Every bill creates winners and losers. Here's who stands to gain and who bears the cost.

Who Benefits

  • Municipal wastewater and sewer authorities: a uniform label and ban on flushability claims should reduce the incidence of wipes‑related blockages, lowering maintenance costs and easing operational uncertainty.
  • Plumbers and municipal maintenance contractors: fewer flushable‑wipe clogs should reduce emergency callouts and long‑term wear on infrastructure, improving service predictability.
  • Consumers who incur sewer or septic repairs: clearer warnings make it harder for manufacturers to claim flushability and could reduce costly household damage and disputes over liability.
  • Brands that already label consistently or sell truly flushable, certified alternatives: those firms avoid rework, gain a clearer competitive position against noncompliant competitors, and may see reputational benefit.
  • Wastewater‑focused environmental organizations: a national labeling standard simplifies advocacy and benchmarking across jurisdictions.

Who Bears the Cost

  • Manufacturers and brand owners: new artwork files, production tooling changes, and potential repackaging for multiple SKUs will generate upfront costs and inventory write‑offs.
  • Packaging suppliers and converters: they will need to support new print areas, tooling for flip lids, and potentially higher‑contrast inks or materials to meet the reflectance test.
  • Retailers and distributors: SKU management will get more complex during the transition window as older inventory cycles through and replacement stock arrives with new labeling.
  • Small or niche producers: firms with limited design or regulatory resources may face disproportionate compliance burdens and higher per‑unit costs compared with large brands.
  • State and local governments: preemption removes the option for jurisdictions to maintain stricter labeling rules tailored to local sewer systems, forcing reliance on the federal standard even where local conditions differ.

Key Issues

The Core Tension

The bill trades off uniform, objective federal labeling that reduces regulatory fragmentation against the risk of under‑ or over‑inclusiveness: a single national standard speeds compliance and aids consumers, but ambiguous definitions and industry‑tethered symbol choices may either leave problem products outside the rule or impose disproportionate costs on smaller producers without delivering commensurate environmental benefits.

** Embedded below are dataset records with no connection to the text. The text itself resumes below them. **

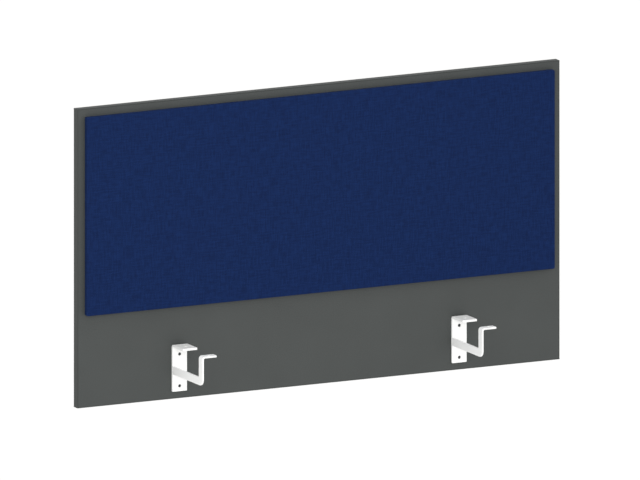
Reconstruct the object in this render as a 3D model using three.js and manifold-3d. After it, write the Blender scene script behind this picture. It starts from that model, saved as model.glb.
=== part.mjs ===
// A desk privacy panel: an edge-banded board with a clip-on upholstered pad, held at the back of a desk
// by two welded steel brackets that screw up into the desk's underside.
// Millimetres, +Z up. x = 0 is the middle of the panel, y = 0 the board's front face, which looks
// towards -Y and the person at the desk, and z = 0 the desk's underside, where the flanges end.
import * as THREE from "three";
import { mergeVertices } from "three/addons/utils/BufferGeometryUtils.js";
import Module from "manifold-3d";

// Board and its edge bands
const boardWidth = 1200;
const boardHeight = 680;
const boardThickness = 19;
const bandThickness = 2;
const glueLine = 0.1; // the hot-melt between the core and a band

// Upholstered pad
const padSideMargin = 18; // bare board beside the pad
const padTopMargin = 18.5; // bare board above the pad
const padBottomReveal = 210; // bare board below the pad
const coverThickness = 1;
const feltThickness = 2;
const padBoardThickness = 8;
const returnWidth = 25; // how far the cloth is turned over onto the pad's back
const layerGap = 0.3; // between one layer of the pad and the next, and behind it

// Push-in clips that hold the pad on the board
const clipColumns = 3;
const clipRows = 2;
const clipInset = 70; // from the pad's edge to the middle of a clip
const socketRadius = 8;
const socketDepth = 11;
const socketWall = 2;
const socketLipRadius = 4.2; // the throat that the stud's head snaps through
const socketLipHeight = 2.5;
const studNeckRadius = 3;
const studHeadRadius = 4;
const studHeadLength = 4;
const studCollarRadius = 9;
const studAnchorRadius = 4;
const studAnchorLength = 5;
const clipClearance = 0.3; // round a clip in the hole that takes it, and at its ends

// Bracket plate, with the flange that its upper end is bent forward into
const bracketSpacing = 696; // between the middles of the two plates
const plateWidth = 36;
const plateHeight = 107;
const plateThickness = 5;
const plateBend = 2; // inside radius
const plateMargin = 17; // from the plate's lower end to the board's lower edge
const plateGap = 0.3; // the paint between the plate and the board
const nearFlangeDepth = 57; // from the board's face to the flange's tip
const nearHoleRadius = 3.5;
const nearHoleFromTip = 22;

// Bracket arm: a flat L on edge, with a tab bent over at the top
const armThickness = 4;
const armDepth = 18; // of the bar and of the upright, seen from the side
const armRise = 40; // from the plate's lower end to the arm's underside
const armReach = 153.5; // from the board's face to the upright's outer edge
const armCorner = 15; // outside radius between the bar and the upright
const armBend = 3; // inside radius of the tab's bend
const farHoleRadius = 3;
const weldGap = 0.3; // root gap between the arm's end and the plate

// Screws that hold the plates on the board, 3.5 x 16 with countersunk heads
const screwTopDrop = 22.5; // from the plate's upper end
const screwBottomRise = 12; // from the plate's lower end
const screwLength = 16;
const screwRadius = 1.75;
const screwPoint = 3; // length of the tip's taper
const headRadius = 3.5;
const headCone = 1.75; // height of the countersunk part
const headRim = 0.3; // straight edge above the cone
const countersinkLedge = 0.8; // metal left under the countersink
const screwClearance = 0.25; // round the shank and the head
const pilotRadius = 1.95;
const pilotExtra = 1; // past the screw's tip
const recessWidth = 1; // of the cross in the head
const recessRadius = 1.9;
const recessDepth = 1.6;

const roundSteps = 24; // sides of a hole or a turned piece
const cornerSteps = 8; // sides of a bend

// Places that follow from the sizes
const boardBottom = -(plateHeight + plateMargin);
const boardTop = boardBottom + boardHeight;
const padBottom = boardBottom + padBottomReveal;
const padTop = boardTop - padTopMargin;
const padHalfWidth = boardWidth / 2 - padSideMargin;
const padBack = -layerGap;
const padBoardBack = padBack - coverThickness - layerGap;
const padBoardFront = padBoardBack - padBoardThickness;
const feltBack = padBoardFront - layerGap;
const feltFront = feltBack - feltThickness;
const padFront = feltFront - layerGap - coverThickness;
const coreInset = bandThickness + glueLine; // from the board's outline to its core
const layerInset = coverThickness + layerGap; // from the pad's outline to what the cover wraps
const plateBack = -plateGap;
const plateFront = plateBack - plateThickness;
const screwHeadFront = plateBack - countersinkLedge - headCone - headRim;
const screwTip = screwHeadFront + screwLength;
const clipHeights = spread(padBottom + clipInset, padTop - clipInset, clipRows);
const clipPlaces = spread(-padHalfWidth + clipInset, padHalfWidth - clipInset, clipColumns)
  .flatMap((x) => clipHeights.map((z) => [x, z]));
const bracketSides = [
  { side: "left", x: -bracketSpacing / 2 },
  { side: "right", x: bracketSpacing / 2 },
];
const screwHeights = [
  { end: "upper", z: -screwTopDrop },
  { end: "lower", z: -plateHeight + screwBottomRise },
];

const wasm = await Module();
wasm.setup();

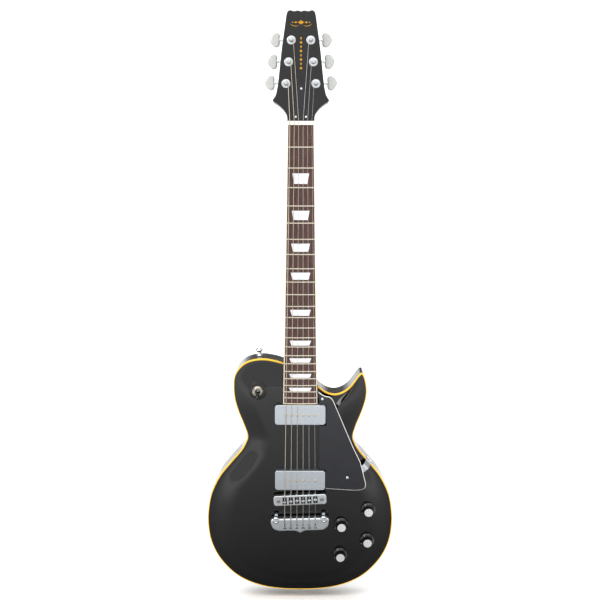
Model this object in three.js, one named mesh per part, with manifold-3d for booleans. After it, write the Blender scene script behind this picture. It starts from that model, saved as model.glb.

The bill’s operational clarity is also its source of implementation friction. Key definitional phrases—most notably “significant potential to be flushed”—are qualitative and invite dispute; the phrase will require the FTC to craft objective tests, or else enforcement will hinge on case‑by‑case determinations.

The reliance on an industry flushability symbol (INDA/EDANA) anchors the standard to an existing trade association mark, which expedites implementation but risks complaints that the statute unduly privileges industry standards absent robust third‑party validation.

The 2 percent/8 percent sizing rules and the 70 percent reflectance contrast formula create measurable compliance thresholds, but those measurements can be sensitive to how the principal display panel is defined, especially for nonstandard or shrink‑wrapped flexible packages. The flip‑lid embossing exception and combined product exemptions open pathways for firms to design around the most visible labeling in ways that may undermine the statute’s consumer‑warning objective.

Finally, the preemption clause simplifies national compliance but eliminates policy experimentation at the state level and could lock in a federal minimum that some localities consider insufficient for their aging infrastructure.